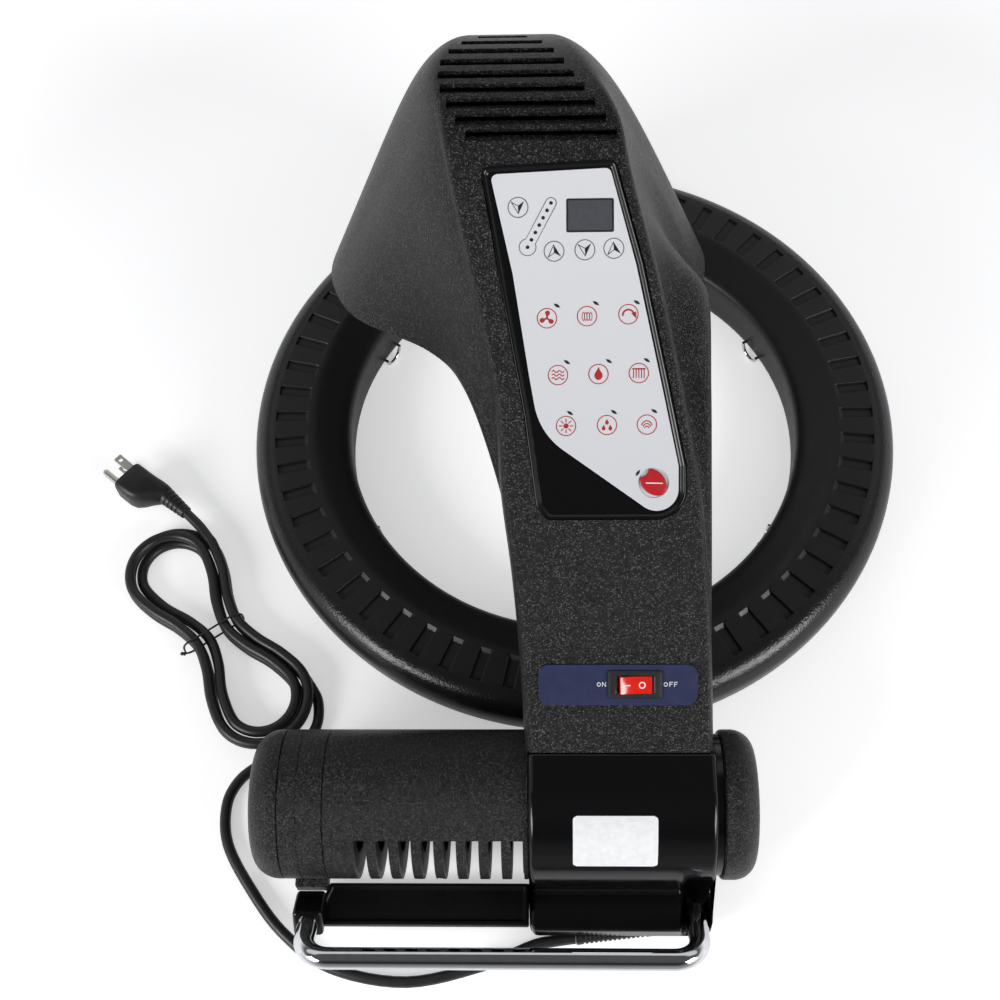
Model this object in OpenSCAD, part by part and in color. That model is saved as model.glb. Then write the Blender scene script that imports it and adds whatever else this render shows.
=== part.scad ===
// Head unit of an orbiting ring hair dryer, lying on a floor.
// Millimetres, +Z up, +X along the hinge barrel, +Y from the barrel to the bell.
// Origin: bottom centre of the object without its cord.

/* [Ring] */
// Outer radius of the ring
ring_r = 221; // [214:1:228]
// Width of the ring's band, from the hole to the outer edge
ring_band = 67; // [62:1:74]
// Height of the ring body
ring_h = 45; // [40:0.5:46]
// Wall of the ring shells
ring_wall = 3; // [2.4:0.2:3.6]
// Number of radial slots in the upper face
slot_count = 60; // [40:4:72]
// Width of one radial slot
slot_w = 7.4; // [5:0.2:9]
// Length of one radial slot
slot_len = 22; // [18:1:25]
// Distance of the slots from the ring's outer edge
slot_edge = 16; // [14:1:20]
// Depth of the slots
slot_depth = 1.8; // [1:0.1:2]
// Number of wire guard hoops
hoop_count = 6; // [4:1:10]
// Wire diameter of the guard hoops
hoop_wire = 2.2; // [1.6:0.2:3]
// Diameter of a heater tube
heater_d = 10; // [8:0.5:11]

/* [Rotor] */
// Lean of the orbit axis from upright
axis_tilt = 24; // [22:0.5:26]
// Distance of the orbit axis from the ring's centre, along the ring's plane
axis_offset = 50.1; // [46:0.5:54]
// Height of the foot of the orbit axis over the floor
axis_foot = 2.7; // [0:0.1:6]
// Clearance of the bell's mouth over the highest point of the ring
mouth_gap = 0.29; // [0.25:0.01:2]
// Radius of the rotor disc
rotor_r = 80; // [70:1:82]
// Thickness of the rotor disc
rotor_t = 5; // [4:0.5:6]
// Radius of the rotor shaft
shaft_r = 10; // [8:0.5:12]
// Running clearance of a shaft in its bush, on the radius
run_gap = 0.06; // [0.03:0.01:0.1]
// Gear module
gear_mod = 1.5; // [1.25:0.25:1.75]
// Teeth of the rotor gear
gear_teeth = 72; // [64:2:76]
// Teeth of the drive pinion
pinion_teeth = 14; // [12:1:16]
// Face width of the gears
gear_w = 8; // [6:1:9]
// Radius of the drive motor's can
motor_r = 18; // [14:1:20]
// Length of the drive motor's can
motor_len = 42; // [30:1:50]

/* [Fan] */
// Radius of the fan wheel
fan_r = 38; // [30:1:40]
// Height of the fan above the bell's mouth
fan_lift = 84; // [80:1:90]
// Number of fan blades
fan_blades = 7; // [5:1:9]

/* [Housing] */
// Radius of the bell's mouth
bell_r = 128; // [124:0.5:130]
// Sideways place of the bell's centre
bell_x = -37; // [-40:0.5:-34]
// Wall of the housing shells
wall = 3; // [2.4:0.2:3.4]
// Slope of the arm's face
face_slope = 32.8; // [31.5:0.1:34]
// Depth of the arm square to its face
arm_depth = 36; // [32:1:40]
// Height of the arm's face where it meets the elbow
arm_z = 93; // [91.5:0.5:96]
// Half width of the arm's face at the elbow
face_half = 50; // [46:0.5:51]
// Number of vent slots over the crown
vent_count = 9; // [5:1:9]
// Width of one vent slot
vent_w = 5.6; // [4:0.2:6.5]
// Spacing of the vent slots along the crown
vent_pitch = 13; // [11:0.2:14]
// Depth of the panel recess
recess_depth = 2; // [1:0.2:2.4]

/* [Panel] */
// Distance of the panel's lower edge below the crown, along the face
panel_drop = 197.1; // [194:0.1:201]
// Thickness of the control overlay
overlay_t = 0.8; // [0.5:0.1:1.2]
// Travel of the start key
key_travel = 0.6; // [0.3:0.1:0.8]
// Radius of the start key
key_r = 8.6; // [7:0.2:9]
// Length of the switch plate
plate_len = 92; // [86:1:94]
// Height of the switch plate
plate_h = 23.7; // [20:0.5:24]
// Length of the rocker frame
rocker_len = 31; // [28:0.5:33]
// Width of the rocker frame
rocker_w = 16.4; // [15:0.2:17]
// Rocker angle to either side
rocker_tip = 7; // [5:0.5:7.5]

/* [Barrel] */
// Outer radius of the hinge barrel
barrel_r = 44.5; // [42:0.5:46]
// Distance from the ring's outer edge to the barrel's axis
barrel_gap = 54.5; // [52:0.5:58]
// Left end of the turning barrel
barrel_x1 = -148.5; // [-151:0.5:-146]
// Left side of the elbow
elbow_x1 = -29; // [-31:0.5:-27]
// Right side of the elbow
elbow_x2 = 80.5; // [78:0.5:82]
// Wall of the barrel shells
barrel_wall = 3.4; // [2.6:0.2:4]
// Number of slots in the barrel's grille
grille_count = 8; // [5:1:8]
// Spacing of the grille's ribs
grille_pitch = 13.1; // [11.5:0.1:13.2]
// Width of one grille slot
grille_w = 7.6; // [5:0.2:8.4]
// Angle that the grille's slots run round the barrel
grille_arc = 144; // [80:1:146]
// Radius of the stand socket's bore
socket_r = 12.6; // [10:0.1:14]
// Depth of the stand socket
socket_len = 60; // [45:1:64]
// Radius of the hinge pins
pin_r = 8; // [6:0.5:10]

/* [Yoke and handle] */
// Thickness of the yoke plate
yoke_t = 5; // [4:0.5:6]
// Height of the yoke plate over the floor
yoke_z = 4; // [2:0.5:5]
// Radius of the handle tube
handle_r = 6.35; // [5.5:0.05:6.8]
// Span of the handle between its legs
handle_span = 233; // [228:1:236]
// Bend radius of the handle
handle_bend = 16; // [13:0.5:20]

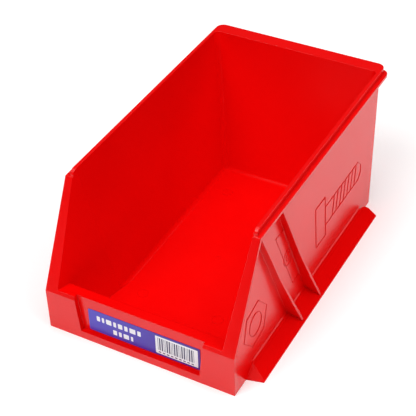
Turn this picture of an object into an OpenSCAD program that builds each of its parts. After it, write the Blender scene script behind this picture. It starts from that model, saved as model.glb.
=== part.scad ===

# Work instructions
Repeat every line of the records above exactly.

# The completed task
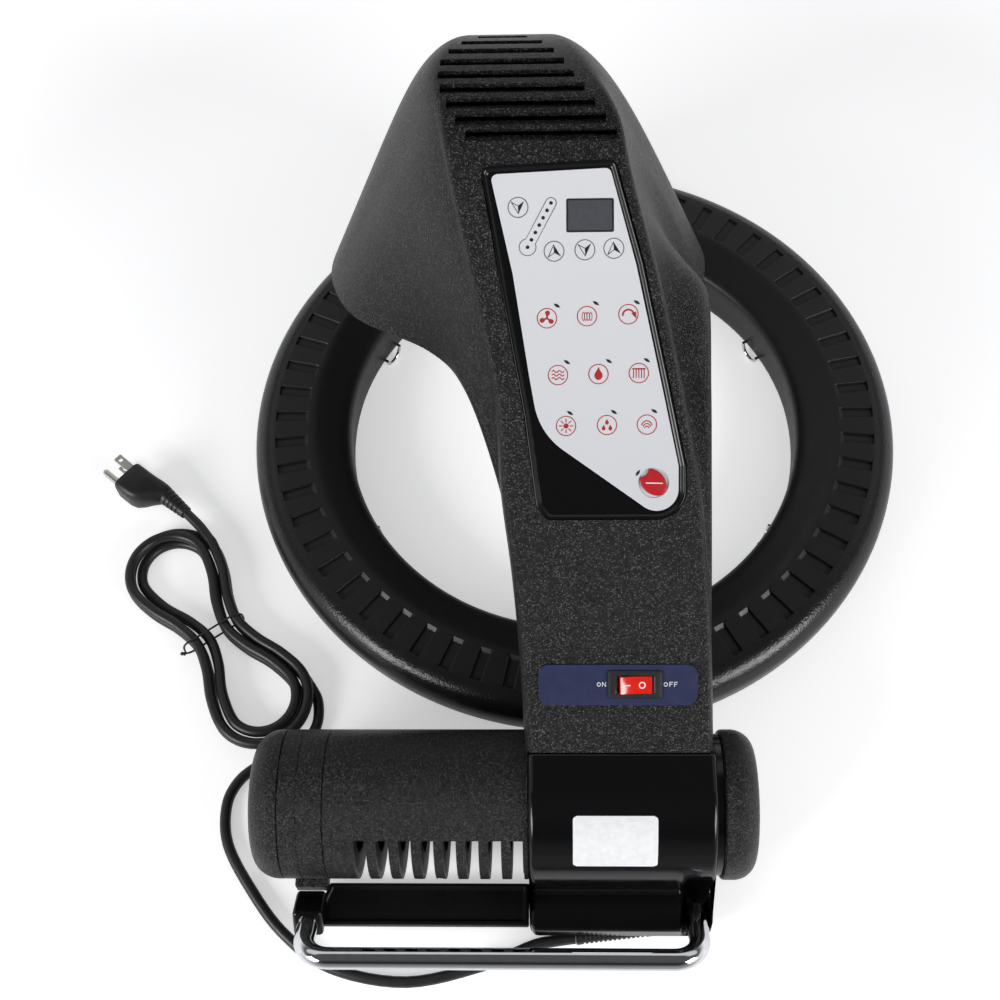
Model this object in OpenSCAD, part by part and in color. That model is saved as model.glb. Then write the Blender scene script that imports it and adds whatever else this render shows.
=== part.scad ===
// Head unit of an orbiting ring hair dryer, lying on a floor.
// Millimetres, +Z up, +X along the hinge barrel, +Y from the barrel to the bell.
// Origin: bottom centre of the object without its cord.

/* [Ring] */
// Outer radius of the ring
ring_r = 221; // [214:1:228]
// Width of the ring's band, from the hole to the outer edge
ring_band = 67; // [62:1:74]
// Height of the ring body
ring_h = 45; // [40:0.5:46]
// Wall of the ring shells
ring_wall = 3; // [2.4:0.2:3.6]
// Number of radial slots in the upper face
slot_count = 60; // [40:4:72]
// Width of one radial slot
slot_w = 7.4; // [5:0.2:9]
// Length of one radial slot
slot_len = 22; // [18:1:25]
// Distance of the slots from the ring's outer edge
slot_edge = 16; // [14:1:20]
// Depth of the slots
slot_depth = 1.8; // [1:0.1:2]
// Number of wire guard hoops
hoop_count = 6; // [4:1:10]
// Wire diameter of the guard hoops
hoop_wire = 2.2; // [1.6:0.2:3]
// Diameter of a heater tube
heater_d = 10; // [8:0.5:11]

/* [Rotor] */
// Lean of the orbit axis from upright
axis_tilt = 24; // [22:0.5:26]
// Distance of the orbit axis from the ring's centre, along the ring's plane
axis_offset = 50.1; // [46:0.5:54]
// Height of the foot of the orbit axis over the floor
axis_foot = 2.7; // [0:0.1:6]
// Clearance of the bell's mouth over the highest point of the ring
mouth_gap = 0.29; // [0.25:0.01:2]
// Radius of the rotor disc
rotor_r = 80; // [70:1:82]
// Thickness of the rotor disc
rotor_t = 5; // [4:0.5:6]
// Radius of the rotor shaft
shaft_r = 10; // [8:0.5:12]
// Running clearance of a shaft in its bush, on the radius
run_gap = 0.06; // [0.03:0.01:0.1]
// Gear module
gear_mod = 1.5; // [1.25:0.25:1.75]
// Teeth of the rotor gear
gear_teeth = 72; // [64:2:76]
// Teeth of the drive pinion
pinion_teeth = 14; // [12:1:16]
// Face width of the gears
gear_w = 8; // [6:1:9]
// Radius of the drive motor's can
motor_r = 18; // [14:1:20]
// Length of the drive motor's can
motor_len = 42; // [30:1:50]

/* [Fan] */
// Radius of the fan wheel
fan_r = 38; // [30:1:40]
// Height of the fan above the bell's mouth
fan_lift = 84; // [80:1:90]
// Number of fan blades
fan_blades = 7; // [5:1:9]

/* [Housing] */
// Radius of the bell's mouth
bell_r = 128; // [124:0.5:130]
// Sideways place of the bell's centre
bell_x = -37; // [-40:0.5:-34]
// Wall of the housing shells
wall = 3; // [2.4:0.2:3.4]
// Slope of the arm's face
face_slope = 32.8; // [31.5:0.1:34]
// Depth of the arm square to its face
arm_depth = 36; // [32:1:40]
// Height of the arm's face where it meets the elbow
arm_z = 93; // [91.5:0.5:96]
// Half width of the arm's face at the elbow
face_half = 50; // [46:0.5:51]
// Number of vent slots over the crown
vent_count = 9; // [5:1:9]
// Width of one vent slot
vent_w = 5.6; // [4:0.2:6.5]
// Spacing of the vent slots along the crown
vent_pitch = 13; // [11:0.2:14]
// Depth of the panel recess
recess_depth = 2; // [1:0.2:2.4]

/* [Panel] */
// Distance of the panel's lower edge below the crown, along the face
panel_drop = 197.1; // [194:0.1:201]
// Thickness of the control overlay
overlay_t = 0.8; // [0.5:0.1:1.2]
// Travel of the start key
key_travel = 0.6; // [0.3:0.1:0.8]
// Radius of the start key
key_r = 8.6; // [7:0.2:9]
// Length of the switch plate
plate_len = 92; // [86:1:94]
// Height of the switch plate
plate_h = 23.7; // [20:0.5:24]
// Length of the rocker frame
rocker_len = 31; // [28:0.5:33]
// Width of the rocker frame
rocker_w = 16.4; // [15:0.2:17]
// Rocker angle to either side
rocker_tip = 7; // [5:0.5:7.5]

/* [Barrel] */
// Outer radius of the hinge barrel
barrel_r = 44.5; // [42:0.5:46]
// Distance from the ring's outer edge to the barrel's axis
barrel_gap = 54.5; // [52:0.5:58]
// Left end of the turning barrel
barrel_x1 = -148.5; // [-151:0.5:-146]
// Left side of the elbow
elbow_x1 = -29; // [-31:0.5:-27]
// Right side of the elbow
elbow_x2 = 80.5; // [78:0.5:82]
// Wall of the barrel shells
barrel_wall = 3.4; // [2.6:0.2:4]
// Number of slots in the barrel's grille
grille_count = 8; // [5:1:8]
// Spacing of the grille's ribs
grille_pitch = 13.1; // [11.5:0.1:13.2]
// Width of one grille slot
grille_w = 7.6; // [5:0.2:8.4]
// Angle that the grille's slots run round the barrel
grille_arc = 144; // [80:1:146]
// Radius of the stand socket's bore
socket_r = 12.6; // [10:0.1:14]
// Depth of the stand socket
socket_len = 60; // [45:1:64]
// Radius of the hinge pins
pin_r = 8; // [6:0.5:10]

/* [Yoke and handle] */
// Thickness of the yoke plate
yoke_t = 5; // [4:0.5:6]
// Height of the yoke plate over the floor
yoke_z = 4; // [2:0.5:5]
// Radius of the handle tube
handle_r = 6.35; // [5.5:0.05:6.8]
// Span of the handle between its legs
handle_span = 233; // [228:1:236]
// Bend radius of the handle
handle_bend = 16; // [13:0.5:20]

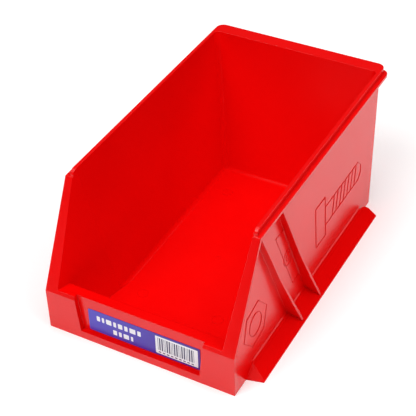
Turn this picture of an object into an OpenSCAD program that builds each of its parts. After it, write the Blender scene script behind this picture. It starts from that model, saved as model.glb.
=== part.scad ===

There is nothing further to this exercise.